Scan the data beneath this task and copy each line that includes "bodies".

Start Given information

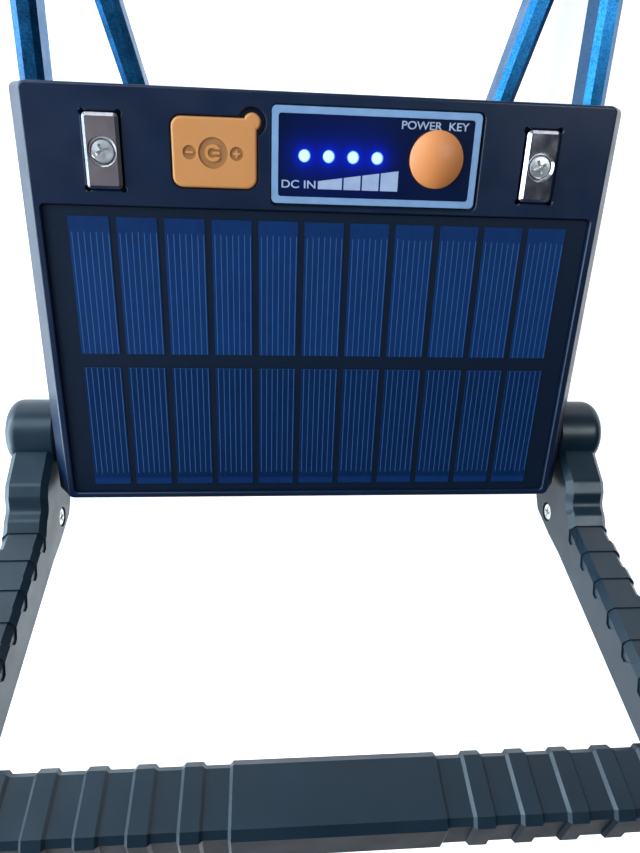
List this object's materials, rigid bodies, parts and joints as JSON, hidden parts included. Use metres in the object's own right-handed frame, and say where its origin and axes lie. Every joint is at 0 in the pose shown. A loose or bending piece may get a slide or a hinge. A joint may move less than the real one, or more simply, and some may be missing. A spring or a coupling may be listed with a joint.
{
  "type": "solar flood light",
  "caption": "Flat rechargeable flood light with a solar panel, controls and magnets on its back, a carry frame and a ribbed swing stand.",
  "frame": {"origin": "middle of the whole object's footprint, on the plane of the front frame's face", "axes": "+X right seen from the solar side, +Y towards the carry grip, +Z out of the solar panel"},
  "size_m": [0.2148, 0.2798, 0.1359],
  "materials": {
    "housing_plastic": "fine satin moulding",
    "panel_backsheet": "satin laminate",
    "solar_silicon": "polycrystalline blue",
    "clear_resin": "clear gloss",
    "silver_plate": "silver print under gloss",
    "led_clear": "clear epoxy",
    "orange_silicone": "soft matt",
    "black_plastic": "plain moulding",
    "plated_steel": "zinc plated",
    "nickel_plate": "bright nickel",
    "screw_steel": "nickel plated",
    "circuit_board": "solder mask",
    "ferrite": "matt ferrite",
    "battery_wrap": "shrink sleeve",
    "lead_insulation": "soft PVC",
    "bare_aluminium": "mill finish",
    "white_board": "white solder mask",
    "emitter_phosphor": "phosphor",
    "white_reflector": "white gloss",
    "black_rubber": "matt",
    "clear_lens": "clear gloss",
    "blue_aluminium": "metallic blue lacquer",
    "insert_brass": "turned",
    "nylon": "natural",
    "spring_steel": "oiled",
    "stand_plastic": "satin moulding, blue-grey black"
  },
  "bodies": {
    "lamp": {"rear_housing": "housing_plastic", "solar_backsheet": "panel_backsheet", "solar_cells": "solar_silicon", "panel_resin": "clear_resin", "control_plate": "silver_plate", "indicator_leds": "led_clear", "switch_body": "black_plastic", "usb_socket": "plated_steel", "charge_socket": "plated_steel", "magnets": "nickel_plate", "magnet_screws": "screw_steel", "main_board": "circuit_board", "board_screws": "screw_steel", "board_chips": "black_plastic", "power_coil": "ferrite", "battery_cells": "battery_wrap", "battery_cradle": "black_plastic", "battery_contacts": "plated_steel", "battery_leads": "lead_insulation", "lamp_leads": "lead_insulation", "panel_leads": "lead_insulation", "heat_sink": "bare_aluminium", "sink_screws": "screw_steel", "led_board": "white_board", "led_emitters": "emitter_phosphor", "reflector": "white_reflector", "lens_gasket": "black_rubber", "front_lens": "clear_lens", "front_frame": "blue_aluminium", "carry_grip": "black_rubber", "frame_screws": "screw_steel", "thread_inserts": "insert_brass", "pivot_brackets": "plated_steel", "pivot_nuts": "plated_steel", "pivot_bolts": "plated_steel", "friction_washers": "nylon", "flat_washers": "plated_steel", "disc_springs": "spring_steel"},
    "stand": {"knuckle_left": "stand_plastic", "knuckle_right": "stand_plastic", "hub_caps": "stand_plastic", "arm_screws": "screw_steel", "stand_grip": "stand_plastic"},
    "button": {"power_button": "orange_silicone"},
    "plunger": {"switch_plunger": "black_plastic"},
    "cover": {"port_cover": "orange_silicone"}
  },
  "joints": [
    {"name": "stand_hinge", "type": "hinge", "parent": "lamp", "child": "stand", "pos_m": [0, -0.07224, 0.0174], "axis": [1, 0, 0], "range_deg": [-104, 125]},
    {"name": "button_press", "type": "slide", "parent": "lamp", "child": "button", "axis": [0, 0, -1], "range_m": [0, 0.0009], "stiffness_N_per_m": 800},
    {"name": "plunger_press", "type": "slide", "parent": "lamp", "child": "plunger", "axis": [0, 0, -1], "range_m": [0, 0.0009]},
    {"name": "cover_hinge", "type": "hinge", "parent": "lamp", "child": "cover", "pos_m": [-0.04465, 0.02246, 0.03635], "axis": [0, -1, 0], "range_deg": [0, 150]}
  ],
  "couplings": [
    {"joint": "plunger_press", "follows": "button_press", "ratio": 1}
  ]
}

End Given information

__Written answer__:
List this object's materials, rigid bodies, parts and joints as JSON, hidden parts included. Use metres in the object's own right-handed frame, and say where its origin and axes lie. Every joint is at 0 in the pose shown. A loose or bending piece may get a slide or a hinge. A joint may move less than the real one, or more simply, and some may be missing. A spring or a coupling may be listed with a joint.
  "bodies": {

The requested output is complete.